Which is where Agrobacterium comes in. Agrobacterium is a microorganism that uses plants for its own survival. When Agrobacterium needs food, the organism seeks to infect a host plant. Once infected, Agrobacterium has the ability to place its own genes among the plant's genes. In genetic transformation research, scientists use Agrobacterium's unique gene transfer talent for their own ends. Researchers insert genes of interest into the Agrobacterium "vehicle" - genes that they want the plant to use. They then allow Agrobacterium's natural mechanism to work.
"What we do is start putting our own genes in," Wang said. When it infects a plant, Agrobacterium will transfer whatever genetic cargo it contains - be it the organism's own genes or stowaways inserted by scientists.
But placing a gene into the plant's seed is, in many ways, the easy part. Insertion of the gene inside the plant's genetic machinery doesn't guarantee the gene will be expressed - meaning that it might sit silently buried in the seed. Or it might produce the changes in the wrong place. "You want this gene to be expressed in certain cells at certain times in the plant," Wang said. And there lies the biggest challenge.

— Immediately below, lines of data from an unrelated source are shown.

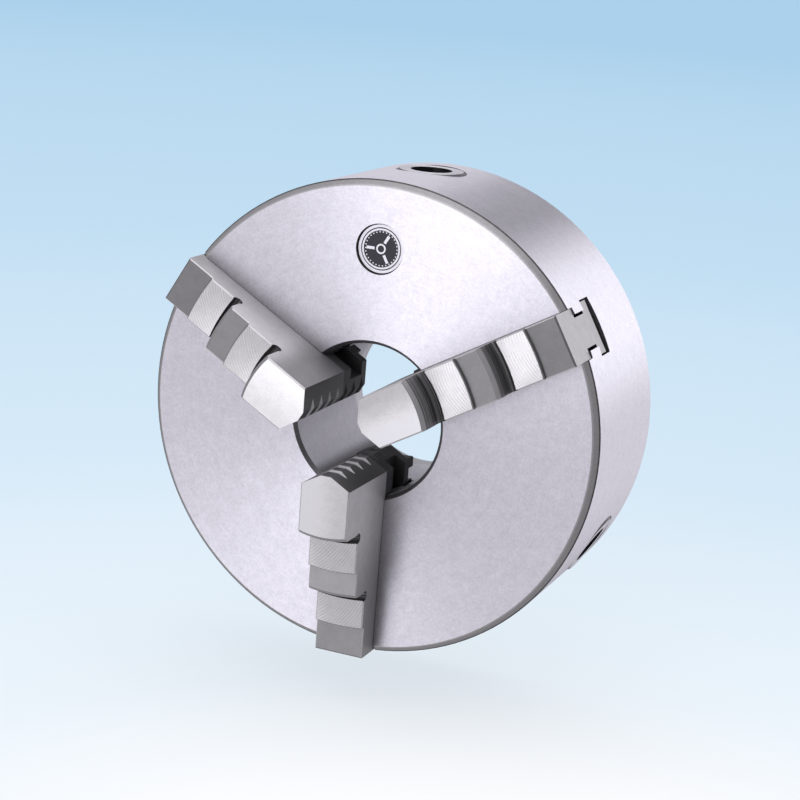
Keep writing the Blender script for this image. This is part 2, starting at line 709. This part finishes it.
def turned_material(name, colour, roughness):
    """A turned part about the chuck's axis, such as the scroll plate and the rear cover."""
    material, g = new_material(name)
    t = Turned(g)
    fine = t.streaks(*TURNED_FINE)
    rings = g.lines(t.across, *TURNED_RINGS)
    mottle = g.noise(t.at, *TURNED_MOTTLE)
    level = g.less(g.uneven((mottle, fine, rings), TURNED_UNEVEN), 1.0 - MOTTLED_LEVEL)
    rough = g.total(roughness, g.swing(fine, TURNED_ROUGH_SWING))
    g.metal(g.shade(colour, level), rough, TURNED_ANISOTROPY, g.bump(fine, STEEL_RELIEF), t.stretch())
    return material


def pinion_material(name, angle):
    """Turned and ground about the pinion's own radial axis, dark inside the socket."""
    material, g = new_material("pinion_steel_" + name)
    axis, _ = directions(angle)
    at = g.place()
    along = g.along(at, axis)
    from_centre = g.vector("SUBTRACT", at, (0.0, middle_y(name), 0.0))
    from_axis = g.vector("SUBTRACT", from_centre, g.scaled(axis, along))
    r = g.vector("LENGTH", from_axis)
    out = g.vector("NORMALIZE", from_axis)
    flat_end = g.step(g.size(g.along(g.facing(), axis)), *FACES)
    across = g.mix(flat_end, along, r)

    periods, per_metre = PINION_FINE
    streaked = g.vector("ADD", g.scaled(out, periods), g.scaled(axis, g.product(across, per_metre)))
    fine = g.noise(streaked, *STREAK_NOISE)
    mottle = g.noise(at, *PINION_MOTTLE)
    inside = g.product(g.step(r, *MOUTH_EDGE), g.step(along, SOCKET_DEEP, SOCKET_SHALLOW))
    chamfer_r = PINION_R - PINION_CHAMFER
    lip = g.product(g.step(r, chamfer_r - LIP_SOFT, chamfer_r + LIP_SOFT), g.step(along, *LIP_PLACE))
    colour = g.tint(inside, g.tint(lip, PINION_STEEL, PINION_LIP), SOCKET_DARK)
    level = g.less(g.uneven((mottle, fine), PINION_UNEVEN), 1.0 - MOTTLED_LEVEL)
    rough = g.mix(fine, *PINION_ROUGH)
    stretch = g.between(flat_end, axis, out)
    g.metal(g.shade(colour, level), rough, PINION_ANISOTROPY, g.bump(fine, STEEL_RELIEF), stretch)
    return material


def screw_material():
    """Black oxide, worn a little lighter in patches."""
    material, g = new_material("black_oxide")
    at = g.place()
    mottle = g.noise(at, *OXIDE_MOTTLE)
    grain = g.noise(at, *OXIDE_GRAIN)
    colour = g.tint(g.step(mottle, *OXIDE_WEAR), OXIDE_DARK, OXIDE_WORN)
    g.metal(colour, g.mix(grain, *OXIDE_ROUGH), 0.0, g.bump(grain, STEEL_RELIEF))
    return material


# ---- the badge ----

BADGE_METAL = rgb(0.86, 0.85, 0.88)
BADGE_ENAMEL = rgb(0.018, 0.018, 0.024)
BADGE_RAISED = (0.16 * MM, 0.06 * MM)  # depths below its front where the bright metal begins and is full
BADGE_TICKS = 30.0
TICK_WAVE = (0.30, 0.60)
TICK_RING = (6.75 * MM, 7.15 * MM, 0.08 * MM)  # radii, and how soft its edges are
BADGE_MOTTLE, BADGE_GRAIN = (600.0, 3.0, 0.6), (2200.0, 2.0, 0.5)
METAL_LEVELS, ENAMEL_LEVELS = (0.9, 1.04), (0.8, 1.3)  # in the lows and the highs of the mottle
ENAMEL_ROUGH, METAL_ROUGH, ROUGH_BY_GRAIN = 0.28, 0.30, 0.12
BADGE_RELIEF = 0.004 * MM


def badge_material():
    """Black enamel with a bright raised rim, emblem and a ring of plain ticks."""
    material, g = new_material("badge_enamel")
    at = g.place()
    x, y, z = g.split(at)
    across, up = g.less(x, BADGE_CENTRE.x), g.less(z, BADGE_CENTRE.z)
    r = g.length(across, 0.0, up)
    tick = g.step(g.math("SINE", g.product(g.math("ARCTAN2", up, across), BADGE_TICKS)), *TICK_WAVE)
    ticks = g.product(tick, g.band(r, *TICK_RING))
    bright_metal = g.largest(g.step(g.less(y, BADGE_LOW.y), *BADGE_RAISED), ticks)

    mottle = g.noise(at, *BADGE_MOTTLE)
    grain = g.noise(at, *BADGE_GRAIN)
    metal = g.shade(BADGE_METAL, g.mix(mottle, *METAL_LEVELS))
    enamel = g.shade(BADGE_ENAMEL, g.mix(mottle, *ENAMEL_LEVELS))
    rough = g.total(g.mix(bright_metal, ENAMEL_ROUGH, METAL_ROUGH), g.product(grain, ROUGH_BY_GRAIN))
    made = g.node("ShaderNodeBsdfPrincipled")
    g.feed(made.inputs["Base Color"], g.tint(bright_metal, enamel, metal))
    g.feed(made.inputs["Metallic"], bright_metal)
    g.feed(made.inputs["Roughness"], rough)
    g.feed(made.inputs["Normal"], g.bump(grain, BADGE_RELIEF))
    g.surface(made)
    return material


# ---- every part gets its material ----

def paint(node, material):
    slots = frame["nodes"][node].data.materials
    slots.clear()
    slots.append(material)


def paint_parts():
    paint("chuck_body", body_material())
    paint("scroll_plate", turned_material("scroll_steel", SCROLL_STEEL, SCROLL_ROUGH))
    paint("rear_cover", turned_material("cover_iron", COVER_IRON, COVER_ROUGH))
    paint("badge", badge_material())
    for name, angle in JAW_ANGLES.items():
        paint(name, jaw_material(name, angle))
    for name, angle in PINION_ANGLES.items():
        paint(name, pinion_material(name, angle))
    black = screw_material()
    for name in frame["nodes"]:
        if "screw" in name:
            paint(name, black)


# ---- studio ----

# The camera, found by fitting the ellipses of the rim, face and bore: degrees, metres from the middle of the
# face, and millimetres of lens
CAMERA_AZIMUTH, CAMERA_ELEVATION, CAMERA_ROLL = 21.829, 14.117, 4.624
CAMERA_DISTANCE = 0.820444
CAMERA_SIDE, CAMERA_RISE = 0.013884, 0.008724
CAMERA_LENS, SENSOR_WIDTH = 89.39, 36.0
CLIP_NEAR, CLIP_FAR = 0.01, 100.0


def make_camera():
    """The camera at the photograph's viewing angle. Returns the direction from the chuck towards it."""
    a, e = math.radians(CAMERA_AZIMUTH), math.radians(CAMERA_ELEVATION)
    back = Vector((math.sin(a) * math.cos(e), -math.cos(a) * math.cos(e), math.sin(e)))
    level_right = (-back).cross(Vector((0.0, 0.0, 1.0))).normalized()
    level_up = level_right.cross(-back)
    roll = math.radians(CAMERA_ROLL)
    right = level_right * math.cos(roll) + level_up * math.sin(roll)
    up = level_up * math.cos(roll) - level_right * math.sin(roll)
    data = bpy.data.cameras.new("camera")
    data.lens = CAMERA_LENS
    data.sensor_width = SENSOR_WIDTH
    data.clip_start = CLIP_NEAR
    data.clip_end = CLIP_FAR
    camera = bpy.data.objects.new("camera", data)
    bpy.context.scene.collection.objects.link(camera)
    spot = Vector((0.0, FACE_Y, 0.0)) + back * CAMERA_DISTANCE + right * CAMERA_SIDE + up * CAMERA_RISE
    camera.matrix_world = Matrix.Translation(spot) @ Matrix((right, up, back)).transposed().to_4x4()
    bpy.context.scene.camera = camera
    return back


FLOOR_R, FLOOR_SEGMENTS = 14.0, 96
FLOOR_GLOW = 0.70  # share of the floor's brightness that is its own
FLOOR_BRIGHT_NEAR, FLOOR_BRIGHT_ASIDE = 0.25, 0.07  # centre of the pale patch, from the chuck
FLOOR_BALANCE = (1.03, 1.05, 0.98)
FLOOR_FADE = 5.0  # distance over which the floor's colours change

# The floor's colour by distance from the centre of the pale patch, as a share of FLOOR_FADE
FLOOR_COLOURS = (
    (0.00, rgb(1.0, 0.985, 0.99)),
    (0.03, rgb(0.99, 0.98, 0.985)),
    (0.06, rgb(0.82, 0.89, 0.95)),
    (0.13, rgb(0.651, 0.791, 0.905)),
    (0.30, rgb(0.515, 0.701, 0.855)),
    (1.00, rgb(0.392, 0.611, 0.799)),
)


def floor_material(centre):
    """Near white by the object and pale blue far off."""
    material, g = new_material("studio_floor")
    x, y, _ = g.split(g.node("ShaderNodeNewGeometry").outputs["Position"])
    away = g.vector("DISTANCE", g.join(x, y, 0.0), centre)
    ramp = g.node("ShaderNodeValToRGB")
    while len(ramp.color_ramp.elements) < len(FLOOR_COLOURS):
        ramp.color_ramp.elements.new(0.5)
    for element, (share, colour) in zip(ramp.color_ramp.elements, FLOOR_COLOURS):
        element.position = share
        element.color = colour
    g.feed(ramp.inputs[0], g.math("DIVIDE", away, FLOOR_FADE))
    balanced = g.vector("MULTIPLY", ramp.outputs[0], FLOOR_BALANCE)
    made = g.node("ShaderNodeBsdfPrincipled")
    g.feed(made.inputs["Base Color"], g.shade(balanced, 1.0 - FLOOR_GLOW))
    g.feed(made.inputs["Emission Color"], ramp.outputs[0])
    made.inputs["Roughness"].default_value = 1.0
    made.inputs["Specular IOR Level"].default_value = 0.0
    made.inputs["Emission Strength"].default_value = FLOOR_GLOW
    g.surface(made)
    return material


def make_floor(towards_camera):
    mesh = bpy.data.meshes.new("studio_floor")
    bm = bmesh.new()
    bmesh.ops.create_circle(bm, cap_ends=True, segments=FLOOR_SEGMENTS, radius=FLOOR_R)
    bm.to_mesh(mesh)
    bm.free()
    floor = bpy.data.objects.new("studio_floor", mesh)
    floor.location.z = FLOOR_Z
    bpy.context.scene.collection.objects.link(floor)
    towards = Vector((towards_camera.x, towards_camera.y, 0.0)).normalized()
    aside = Vector((-towards.y, towards.x, 0.0))
    centre = Vector((0.0, FACE_Y, 0.0)) + towards * FLOOR_BRIGHT_NEAR + aside * FLOOR_BRIGHT_ASIDE
    mesh.materials.append(floor_material(tuple(centre)))
    floor.visible_glossy = False


# Each soft light: direction from the chuck, half angles where it starts and is full, and its level
SOFT_LIGHTS = [
    ((-0.20, -0.95, 0.225), 25.0, 6.0, 3.45),
    ((0.345, 0.90, 0.225), 24.0, 6.0, 1.02),
    ((0.36, 0.90, -0.20), 34.0, 10.0, 0.30),
    ((-0.83, -0.03, 0.56), 35.0, 10.0, 0.50),
    ((0.0, -0.10, 1.0), 50.0, 15.0, 1.6),
]
# Dark areas that give the metal its contrast: direction, the same two half angles, and the share taken away
DARK_PATCHES = [
    ((0.36, -0.90, 0.24), 18.0, 5.0, 0.85),
    ((-0.30, 0.90, -0.31), 26.0, 8.0, 0.75),
    ((-0.02, 0.90, 0.43), 18.0, 4.0, 0.85),
    ((0.90, -0.36, -0.24), 40.0, 12.0, 0.20),
]
AMBIENT = rgb(0.655, 0.645, 0.695)
HORIZON = rgb(0.392, 0.611, 0.799)


def make_world():
    """A studio painted on the sky: even surround, soft lights, dark patches; pale blue to the camera."""
    world = bpy.data.worlds.new("studio")
    bpy.context.scene.world = world
    g = Graph(world)
    look = g.vector("NORMALIZE", g.node("ShaderNodeTexCoord").outputs["Generated"])

    def patch(direction, outer, inner):
        near = g.along(look, tuple(Vector(direction).normalized()))
        return g.step(near, math.cos(math.radians(outer)), math.cos(math.radians(inner)))

    level = 1.0
    for direction, outer, inner, amount in DARK_PATCHES:
        level = g.product(level, g.less(1.0, g.product(patch(direction, outer, inner), amount)))
    for direction, outer, inner, amount in SOFT_LIGHTS:
        level = g.total(level, g.product(patch(direction, outer, inner), amount))
    seen = g.node("ShaderNodeLightPath").outputs["Is Camera Ray"]
    background = g.node("ShaderNodeBackground")
    g.feed(background.inputs["Color"], g.tint(seen, g.shade(AMBIENT, level), HORIZON))
    out = g.node("ShaderNodeOutputWorld")
    g.feed(out.inputs["Surface"], background.outputs[0])


make_floor(make_camera())
make_world()
paint_parts()
bpy.context.scene.view_settings.view_transform = "Standard"
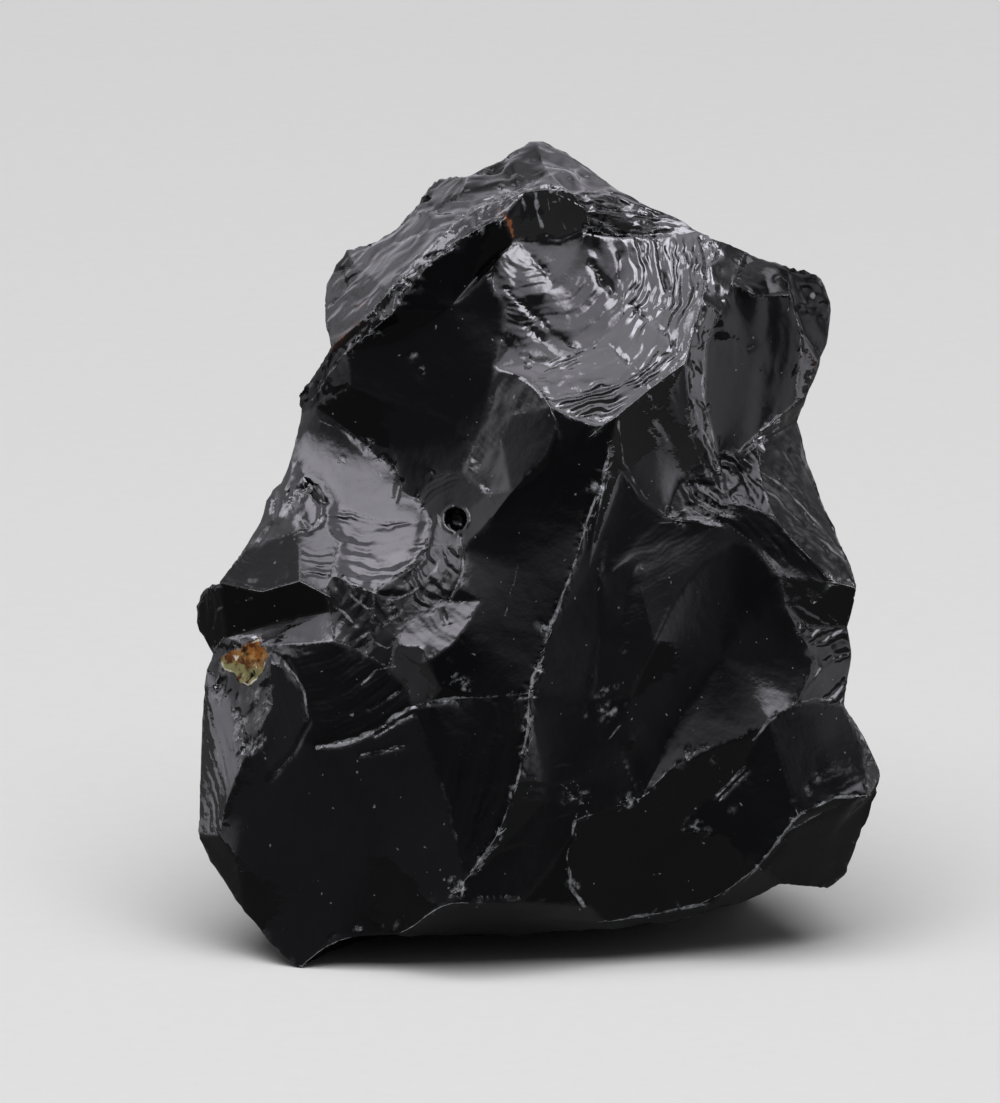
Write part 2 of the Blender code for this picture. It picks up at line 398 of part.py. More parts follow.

In Wang's work, he wants the increase in wax to appear on the outside edge of the plant, not throughout. If the thickening occurs elsewhere, the plant might grow too slowly or have a poorer nutritional value. Also, he said, "you only want the gene expressed in times of drought."
The same challenges appear in another line of experiments, this time with coaxing plants to absorb more phosphate. Phosphate is an essential nutrient for plants, but the majority of the mineral remains trapped in the dirt because the plant doesn't have a good mechanism to absorb it. Wang is experimenting with two genes that code for enzymes that allow phosphorus to more easily pass into the plant. He faces the same challenge of precision: he only wants the genes expressed in the plant's roots.
The targets of these experiments are alfalfa and white clover, both of which are important forage legumes for livestock. The work is partly funded by Forage Genetics International, a subsidiary of the Land O'Lakes corporation, known for producing other genetically engineered products.
In addition to the scientific realities, Wang also knows that genetic transformation is a rough terrain for public policy. One of his mentors was Ingo Potrykus, a professor at the Swiss Federal Institute of Technology in Zurich, who helped develop golden rice. Golden rice, which contains a gene that makes vitamin A, could help protect much of the developing world from blindness. At its introduction in 2000, the rice was hailed on the cover of Time magazine. Yet it has not yet been adopted in some of the world's highest rice-consuming, vitamin A-deficient countries because the idea of directly altering the genes of plants makes many consumers wary.
"There will be people against it, no matter what you do," Wang said. In the United States, genetically modified plants are widespread: 80 percent of corn, 86 percent of cotton and 92 percent of soybeans are genetically engineered.
"I think it's a critical technology that's going to be around for a while," said Ed Kaleikau, National Program Leader in plant genetics at the United States Department of Agriculture's Cooperative State Research Education and Extension Service. "It will be useful in increasing the production of crops, particularly as the population is growing."
Wang hopes what is true for food crops will one day apply to forage plants. People depend on grass and legumes, he points out, even if they never think about the stuff under their feet.
And if the research goes well, they won't have to.